Un autre jour, alors que je subissais les mêmes sanctions injustifiées, je levai la main pour parer les coups. La brute qui me frappait en profita pour m’accuser de l’avoir menacée. Imaginez-vous ce qu’il me fallut de force, de volonté pour ne pas sauter à la gorge du bandit, pour ne pas lui crier toute ma haine et pour ne pas pleurer. Je voulais vivre, Monsieur, et je n’ai rien dit.

Le 15 mars 1943, j’ai bien cru que tout était fini. Hurlant plus que d’habitude, les S.S. pénétrèrent dans notre chambre. L’un d’eux avait en main une liste : une liste de numéros car nous n’étions plus désignés que par des chiffres.

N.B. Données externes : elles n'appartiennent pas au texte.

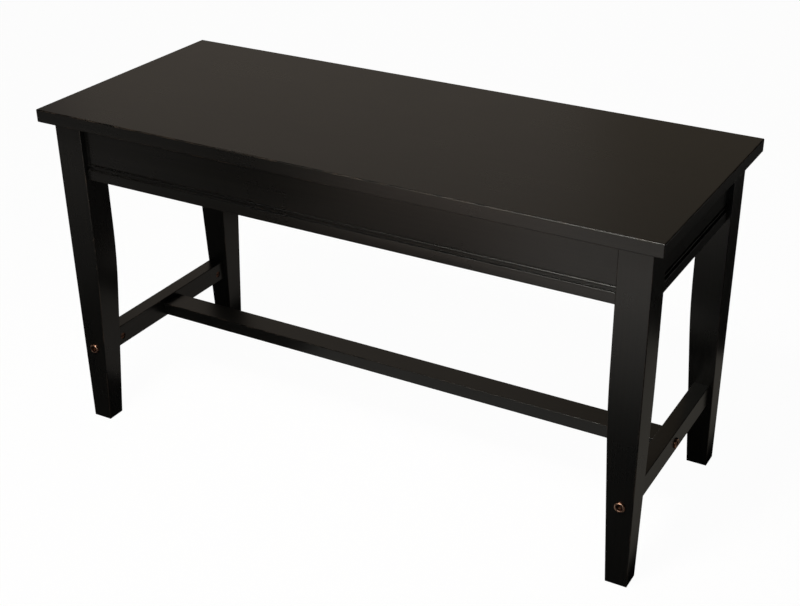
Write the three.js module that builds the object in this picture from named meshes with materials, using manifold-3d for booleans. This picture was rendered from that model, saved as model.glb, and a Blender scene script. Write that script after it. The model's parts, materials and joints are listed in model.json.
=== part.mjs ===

Dix prisonniers devaient être fusillés ce matin-là et trois hommes de notre chambre étaient du nombre. L’appel fatidique commença : « Numéro 1852 »

Je frémis de tout mon être. Je portais le numéro 1854 et il fallait trois hommes pour le poteau. Je pensai à ma femme arrêtée avec moi pour délit de presse clandestine et dont j’étais sans nouvelles depuis si longtemps. Mon cœur se serra. Devais-je abandonner tout espoir de la revoir ?

« 1855 ! »

Le malheureux 1852, si j’ai bonne souvenance ce devait être notre camarade Falise était déjà sorti. J’entendais le bruit lugubre de ses sabots sur le pavé et déjà le 1853 était déjà poussé dehors à coups de cravaches. Mon cœur s’arrêta-t-il ? Ou bien… Je ne sais plus, je n’ai jamais su… Je ne tremblais pas, je ne pensais plus à rien … J’entendis un numéro et je vis qu’on frappait un malheureux qui se cognait au mur en sortant. On avait appelé le 1855, un aveugle.

Une foule de pensées tourbillonna un instant dans mon cerveau. J’étais sauvé momentanément. Mais pourquoi avait-on sauvé mon numéro ? Les boches ne me réservaient-ils pas une fin plus raffinée que la fusillade ?

Là-bas, dehors, le bruit des sabots s’éloignait. Les camarades s’en allaient vers la mort. Mais les assassins n’étaient pas au bout de la liste. Dans la chambre 12, ils ne prirent qu’un homme. Dans la chambre 13, ils appelèrent le brave Martial Van Schelle.

Une heure plus tard, nous entendîmes les salves meurtrières avant de passer nous-mêmes au poteau ou succomber sous les coups de Weis et de ses acolytes.